Marjorie Cohn, "Israel Inflicts Illegal Collective Punishment on Gaza" (Huffington Post, July 14) - "Israel's overwhelming use of military force constitutes collective punishment, which is a war crime... Article 33 of the Fourth Geneva Convention, to which Israel is a party, specifically forbids collective punishment. It says, 'No protected person [civilian] may be punished for an offense he or she has not personally committed ... Reprisals against protected persons and their property are prohibited' "

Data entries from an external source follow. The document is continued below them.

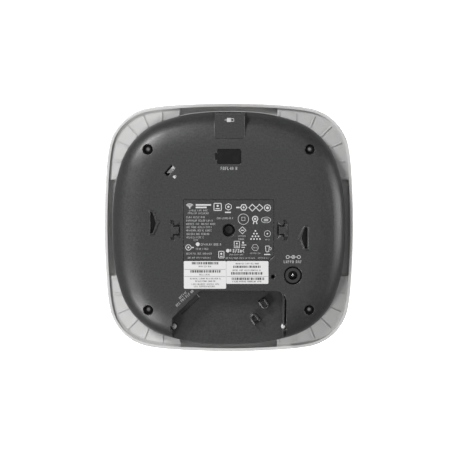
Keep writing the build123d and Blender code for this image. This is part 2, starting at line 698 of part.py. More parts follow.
def console_port_shell():
    """Upright steel sleeve with the keyed mouth of a small console port."""
    half_x, half_y = 4.0, 1.6
    points = [(-half_x, half_y), (half_x, half_y), (half_x, -0.4), (half_x - 1.0, -half_y),
              (-half_x + 1.0, -half_y), (-half_x, -0.4)]
    face = make_face(Polyline(*points, close=True))
    tube = extrude(face, amount=PORT_HIGH) - Pos(0, 0, 1.0) * extrude(offset(face, -0.3), amount=PORT_HIGH)
    return Pos(*CONSOLE, BOARD_TOP) * tube


def console_port_tongue():
    tongue = box((-2.6, -0.1, 1.0), (2.6, 0.6, PORT_HIGH - 0.8))
    return Pos(*CONSOLE, BOARD_TOP) * tongue


def console_cover():
    """Soft rubber plug: a plate with a thumb tab and a hollow skirt that grips the opening."""
    wide, high = CONSOLE_SIZE[0] - 2 * COVER_GAP, CONSOLE_SIZE[1] - 2 * COVER_GAP
    plate = pad(0, 0, -1.6, -0.25, wide, high, 0.9)
    tab_wide = CONSOLE_TAB[1] - 2 * COVER_GAP
    plate += box((-wide / 2 - CONSOLE_TAB[0], -tab_wide / 2, -1.6), (0, tab_wide / 2, -0.25))
    plate -= box((wide / 2 - 0.35, -0.7, -3), (wide / 2 + 1, 0.7, 1))
    skirt = pad(0, 0, -4.6, -1.6, 12.8 - 2 * COVER_GAP, 7.0 - 2 * COVER_GAP, 0.7)
    skirt -= pad(0, 0, -5, -1.6, 12.8 - 2 * COVER_GAP - 2, 7.0 - 2 * COVER_GAP - 2, 0.3)
    return Pos(*CONSOLE, 0) * (plate + skirt)


# ------------------------------------------------------------------ power socket, reset button, lock plate

def dc_jack_body():
    """Upright power socket: square base on the board and a round nose in the housing's hole."""
    body = pad(0, 0, BOARD_TOP, -5.0, 11.4, 11.4, 0.6) + rod(0, 0, -5.0, -0.7, DC_NOSE_R)
    body = chamfer(body.faces().sort_by(Axis.Z)[-1].edges(), 0.35)
    body -= rod(0, 0, -11.0, 2, DC_BORE_R)
    body -= box((-DC_BORE_R - 1.2, -1.3, -11.0), (0, 1.3, -5.2))
    return Pos(*DC, 0) * body


def dc_jack_pin():
    pin = rod(0, 0, -11.0, -2.4, DC_PIN_R)
    return Pos(*DC, 0) * fillet(pin.faces().sort_by(Axis.Z)[-1].edges(), 0.7)


def dc_jack_contact():
    """Leaf spring that presses on the plug's sleeve."""
    points = [(-4.1, -11.0), (-3.7, -11.0), (-3.2, -8.0), (-3.7, -5.3), (-4.1, -5.3), (-3.6, -8.0)]
    face = Plane.XZ * make_face(Polyline(*points, close=True))
    return Pos(DC[0], DC[1] + 1.0, 0) * extrude(face, amount=2.0)


SWITCH_TOP = BOARD_TOP + 3.5
PLUNGER_R = 1.7
PLUNGER_TOP = SWITCH_TOP + 1.0


def reset_switch():
    """Tactile switch on the board under the reset hole; its case is hollow where the button slides."""
    case = pad(*RESET, BOARD_TOP, SWITCH_TOP, 6.2, 6.2, 0.4)
    case -= rod(*RESET, BOARD_TOP + 1.2, SWITCH_TOP + 1, PLUNGER_R + 0.1)
    for sx in (-1, 1):
        for sy in (-1, 1):
            x, y = RESET[0] + sx * 3.6, RESET[1] + sy * 2.2
            case += box((min(x, x - sx), y - 0.4, BOARD_TOP), (max(x, x - sx), y + 0.4, BOARD_TOP + 0.4))
    return case


def reset_plunger():
    plunger = rod(*RESET, BOARD_TOP + 1.7, PLUNGER_TOP, PLUNGER_R)
    return fillet(plunger.faces().sort_by(Axis.Z)[-1].edges(), 0.3)


def security_bracket():
    """Bent steel cup behind the lock slot: slotted face, two sides and a floor."""
    long, wide = 12.2, 7.8
    top, low = -WALL - 0.05, -5.4
    cup = box((-long / 2, -wide / 2, low), (long / 2, wide / 2, top))
    cup -= box((-long / 2 - 1, -wide / 2 + 0.8, low + 0.8), (long / 2 + 1, wide / 2 - 0.8, top - 0.8))
    cup -= pad(0, 0, top - 2, top + 1, *LOCK_SLOT_SIZE)
    cup -= upright([(7, 0.5), (7, wide / 2 - 0.8), (-7, wide / 2 - 0.8), (-7, -wide / 2 + 0.8),
                    (0.0, -wide / 2 + 0.8), (-2.8, 0.4)], low - 1, top - 0.9)
    return Pos(*LOCK_SLOT, 0) * Rot(0, 0, LOCK_SLOT_TURN) * cup


# ------------------------------------------------------------------ labels

def label(x0, x1, y0, y1):
    return pad((x0 + x1) / 2, (y0 + y1) / 2, 0, LABEL_THICK, x1 - x0, y1 - y0, 0.8)


save(rear_housing(), "rear_housing")
save(front_cover(), "front_cover")
save(housing_screws(), "housing_screws")
save(board_screws(), "board_screws")
save(main_board(), "main_board")
save(heat_sink(), "heat_sink")
save(heat_sink_screws(), "heat_sink_screws")
save(thermal_pads(), "thermal_pads")
save(radio_shields(), "radio_shields")
save(processor(), "processor")
save(radio_chips(), "radio_chips")
save(memory_chips(), "memory_chips")
save(antenna(-28, 57.5, 24, 8, 180), "antenna_north_west")
save(antenna(28, 57.5, 24, 8, 180), "antenna_north_east")
save(antenna(-58.5, 1, 24, 8, 90), "antenna_west")
save(antenna(58.5, 1, 24, 8, -90), "antenna_east")
save(antenna(57, -36, 12, 6, -90), "bluetooth_antenna")
save(ethernet_jack_shell(), "ethernet_jack_shell")
save(ethernet_jack_insert(), "ethernet_jack_insert")
save(ethernet_contacts(), "ethernet_contacts")
save(ethernet_transformer(), "ethernet_transformer")
save(usb_port_shell(), "usb_port_shell")
save(usb_port_tongue(), "usb_port_tongue")
save(usb_contacts(), "usb_contacts")
save(console_port_shell(), "console_port_shell")
save(console_port_tongue(), "console_port_tongue")
save(console_cover(), "console_cover")
save(dc_jack_body(), "dc_jack_body")
save(dc_jack_pin(), "dc_jack_pin")
save(dc_jack_contact(), "dc_jack_contact")
save(reset_switch(), "reset_switch")
save(reset_plunger(), "reset_plunger")
save(power_capacitors(), "power_capacitors")
save(power_inductors(), "power_inductors")
save(crystal(), "crystal")
save(status_leds(), "status_leds")
save(light_pipe(), "light_pipe")
save(security_bracket(), "security_bracket")
save(label(-29.0, -1.7, -37.9, -19.9), "product_label")
save(label(-1.6, 25.6, -34.7, -19.9), "serial_label")
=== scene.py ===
import math
import random

import bmesh
import bpy
from mathutils import Matrix, Vector


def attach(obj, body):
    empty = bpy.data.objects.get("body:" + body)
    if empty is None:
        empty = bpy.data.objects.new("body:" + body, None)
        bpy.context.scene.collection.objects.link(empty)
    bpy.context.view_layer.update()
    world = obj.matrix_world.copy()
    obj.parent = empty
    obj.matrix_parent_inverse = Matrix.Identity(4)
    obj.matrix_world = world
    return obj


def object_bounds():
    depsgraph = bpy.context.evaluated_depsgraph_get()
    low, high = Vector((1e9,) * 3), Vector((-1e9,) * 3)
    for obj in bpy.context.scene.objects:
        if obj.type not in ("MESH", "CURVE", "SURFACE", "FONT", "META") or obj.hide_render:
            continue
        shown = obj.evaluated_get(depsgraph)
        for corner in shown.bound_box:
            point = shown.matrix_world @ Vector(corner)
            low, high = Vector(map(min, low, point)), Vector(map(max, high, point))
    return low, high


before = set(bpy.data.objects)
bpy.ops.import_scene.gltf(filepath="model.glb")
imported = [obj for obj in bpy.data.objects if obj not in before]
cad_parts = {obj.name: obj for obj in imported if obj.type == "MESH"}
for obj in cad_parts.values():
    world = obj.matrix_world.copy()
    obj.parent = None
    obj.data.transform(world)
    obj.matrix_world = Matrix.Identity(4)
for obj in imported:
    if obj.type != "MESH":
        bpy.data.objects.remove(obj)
cad_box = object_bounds()

# ---------------------------------------------------------------- camera
# It looks down on the back of the unit, which is the side that faces the ceiling, from about
# one and a half metres and five degrees towards the USB side, through a long lens.
TILT = math.radians(5.3)
DISTANCE = 1.5
AIM = Vector((0.0008, 0.0002, 0.0))
camera_data = bpy.data.cameras.new("camera")
camera_data.sensor_width = 36.0
camera_data.lens = 182.2
camera_data.clip_start = 0.05
camera = bpy.data.objects.new("camera", camera_data)
bpy.context.scene.collection.objects.link(camera)
towards = Vector((0.0, math.sin(TILT), math.cos(TILT)))
camera.location = AIM + DISTANCE * towards
camera.rotation_euler = (-TILT, 0.0, 0.0)
bpy.context.scene.camera = camera

# ---------------------------------------------------------------- table and light
# The unit lies face down on a pale glowing table, as in a small product studio; from below
# the table is clear, so that the front can be seen too. A broad soft box hangs over it, two
# stand on its left, and a narrow one on its right grazes the rounded edge.
bpy.context.scene.view_settings.view_transform = "Standard"
bpy.context.scene.view_settings.look = "None"
world = bpy.data.worlds.new("studio")
world.use_nodes = True
world.node_tree.nodes["Background"].inputs["Color"].default_value = (1.0, 1.0, 1.0, 1.0)
world.node_tree.nodes["Background"].inputs["Strength"].default_value = 0.16
bpy.context.scene.world = world


def soft_box(name, place, aim, wide, high, watts):
    lamp = bpy.data.lights.new(name, "AREA")
    lamp.shape = "RECTANGLE"
    lamp.size = wide
    lamp.size_y = high
    lamp.energy = watts
    box = bpy.data.objects.new(name, lamp)
    bpy.context.scene.collection.objects.link(box)
    box.location = place
    box.rotation_euler = (Vector(aim) - Vector(place)).to_track_quat("-Z", "Y").to_euler()
    return box


soft_box("top_box", (0.4, 0.45, 2.2), (0, 0, 0), 2.0, 2.0, 8.0)
soft_box("left_high_box", (-0.82, 0.84, 0.98), (-0.02, 0.02, 0), 0.46, 0.46, 27.0)
soft_box("left_low_box", (-0.82, -0.84, 0.98), (-0.02, -0.02, 0), 0.46, 0.46, 18.0)
soft_box("right_rim_box", (1.2, 0.0, 0.28), (0.05, 0, 0), 0.25, 1.0, 9.0)

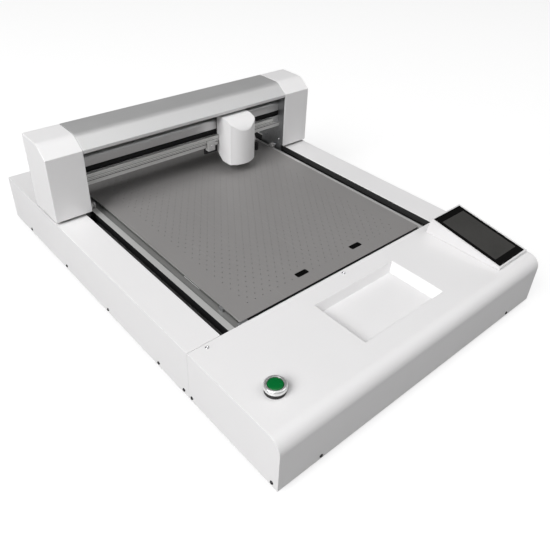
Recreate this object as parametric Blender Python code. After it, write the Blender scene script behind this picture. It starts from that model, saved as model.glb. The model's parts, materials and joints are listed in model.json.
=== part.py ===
"""Flatbed vinyl cutter with a moving gantry, built from separate pieces.

Metres, +Z up, front towards -Y. The origin is under the centre of the machine, on the plane
that its rubber feet stand on. "Inset" is a distance measured inwards from the left or the
right side of the body; "side" is -1 on the left and +1 on the right.
"""
import math

import bmesh
import bpy
from mathutils import Matrix, Vector

# ---- clearances and sheet ----
GAP = 0.0003              # between two pieces that touch
SEAM = 0.0004             # between the edges of two covers
SHEET = 0.0015            # steel sheet of the covers

# ---- body ----
BODY_W = 0.600
BODY_D = 0.820
BODY_H = 0.090            # underside of the body to the deck
FOOT_H = 0.012
FRONT_COVER_D = 0.191
FRONT_RADIUS = 0.022      # rounded front edge of the deck
SIDE_COVER_W = 0.057
REAR_COVER_D = 0.055
COVER_LIP = 0.012         # folded inner edges of the covers
PAN_T = 0.002
PAN_WALL = 0.020
FOOT_INSET = 0.048
FOOT_R = 0.011
FOOT_STEM_R = 0.003
VENT_COUNT = 6
VENT_W = 0.004
VENT_L = 0.050
VENT_PITCH = 0.012

# ---- storage tray pressed into the front cover ----
TRAY_SHIFT = -0.0025      # centre, from the middle of the machine
TRAY_FRONT = 0.053        # from the front face
TRAY_W = 0.183
TRAY_D = 0.102
TRAY_DEPTH = 0.0145
TRAY_DRAFT_X = 0.012      # how far the side walls lean in
TRAY_DRAFT_Y = 0.0065

# ---- start button ----
BUTTON_INSET = 0.050
BUTTON_FRONT = 0.067
BUTTON_HOLE_R = 0.0113
BEZEL_R = 0.0157
BEZEL_H = 0.0065
BEZEL_ROUND = 0.0028      # rounding of the bezel's rim
BUTTON_R = 0.0109
BUTTON_RISE = 0.0137      # top of the button above the deck
BUTTON_GAP = 0.0005       # between the button and its bezel
BUTTON_TRAVEL = 0.003
GASKET_R = 0.0147
GASKET_T = 0.0067
BARREL_R = 0.0110
BARREL_L = 0.030
BUTTON_STEM_R = 0.0040

# ---- touch screen on its wedge ----
SCREEN_INSET = 0.0493     # centre line, from the right side
SCREEN_FRONT = 0.026
SCREEN_W = 0.086
SCREEN_L = 0.146          # along the slope
SCREEN_TILT = math.radians(9.45)
SCREEN_FRONT_H = 0.0065
SCREEN_WALL = 0.0025
GLASS_MARGIN_X = 0.004
GLASS_MARGIN_Y = 0.003
GLASS_T = 0.002
PANEL_MARGIN = 0.007      # glass edge to the display panel bonded under it
PANEL_T = 0.0035
CABLE_HOLE = 0.030

# ---- bed ----
BED_W = 0.420
BED_SHIFT = 0.007         # bed centre, right of the middle of the machine
BED_END_GAP = 0.006
BED_T = 0.003
BED_DROP = 0.0024         # bed surface below the deck
BED_CORNER = 0.005
WINDOW_W = 0.025
WINDOW_D = 0.011
WINDOW_FRONT = 0.0365     # window centres, behind the seam of the front cover
WINDOW_XS = (-0.052, 0.076)
SENSOR_BAR_H = 0.008

# ---- vacuum under the bed ----
PLENUM_MARGIN_X = 0.018
PLENUM_MARGIN_Y = 0.048
PLENUM_H = 0.026
PLENUM_LEG = 0.018
BLOWER_R = 0.050
BLOWER_H = 0.036
BLOWER_WALL = 0.003
BLOWER_INLET_R = 0.028
ROTOR_R = 0.041
ROTOR_HUB_R = 0.014
ROTOR_BLADES = 11
BLADE_HALF = 0.0012

# ---- Y rails, belts and motors ----
LEFT_RAIL_INSET = 0.075
RIGHT_RAIL_INSET = 0.0715
RAIL_HEAD_W = 0.011
RAIL_HEAD_H = 0.030
RAIL_DROP = 0.006         # rail top below the deck
RAIL_LEDGE_W = 0.014
RAIL_LEDGE_DROP = 0.0045  # ledge below the rail top
RAIL_LEDGE_T = 0.0035
RAIL_WEB = 0.005
RAIL_FOOT_W = 0.024
RAIL_FOOT_T = 0.004
RAIL_GROOVE_D = 0.004
RAIL_GROOVE_H = 0.009
RAIL_GROOVE_DROP = 0.014
RAIL_REAR_GAP = 0.055     # rail ends this far in front of the rear face
Y_BELT_INSET = 0.036
Y_BELT_W = 0.010
BELT_T = 0.0014
Y_PULLEY_R = 0.012
Y_AXIS_RISE = 0.055       # pulley axes above the underside of the body
Y_DRIVE_REAR = 0.030      # drive pulley axis, in front of the rear face
Y_IDLER_FRONT = 0.024     # idler axis, behind the seam of the front cover
FLANGE_T = 0.0012
FLANGE_RISE = 0.0022
SHAFT_R = 0.0025
AXLE_R = 0.003
MOTOR_W = 0.042
MOTOR_L = 0.048

# ---- electronics ----
BOARD_SIZE = (0.130, 0.080)
BOARD_T = 0.0016
BOARD_RISE = 0.008
SUPPLY_SIZE = (0.150, 0.090, 0.038)
INLET_W = 0.048
INLET_H = 0.028
INLET_DEPTH = 0.027
INLET_FLANGE = 0.003
INLET_RECESS = 0.005      # face of the inlet, behind the rear face
INLET_SHIFT = 0.150
SOCKET_W = 0.024
SOCKET_H = 0.0165
SOCKET_DEPTH = 0.015
ROCKER_W = 0.009
ROCKER_H = 0.019
ROCKER_R = 0.0105
ROCKER_BOSS = 0.0095      # depth of the rocker behind the inlet's face
ROCKER_PROUD = 0.0035     # raised end of the rocker in front of the inlet's face
ROCKER_PIVOT = 0.002
PORT_W = 0.014
PORT_H = 0.013
PORT_DEPTH = 0.014
PORT_SHIFT = 0.095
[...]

Article 33 of the Fourth Geneva Convention, 12 August 1949
Update Last Sunday's round-up noted that the kidnapping of an Israeli soldier was used as the Israeli justification for the increased violence on Friday August 1 that left around 100 Palestinians dead. Consistent with the Hamas' statement at the time, the kidnapping did not actually occur and Israel confirmed on Saturday August 2 that the soldier presumed captured had been killed in action.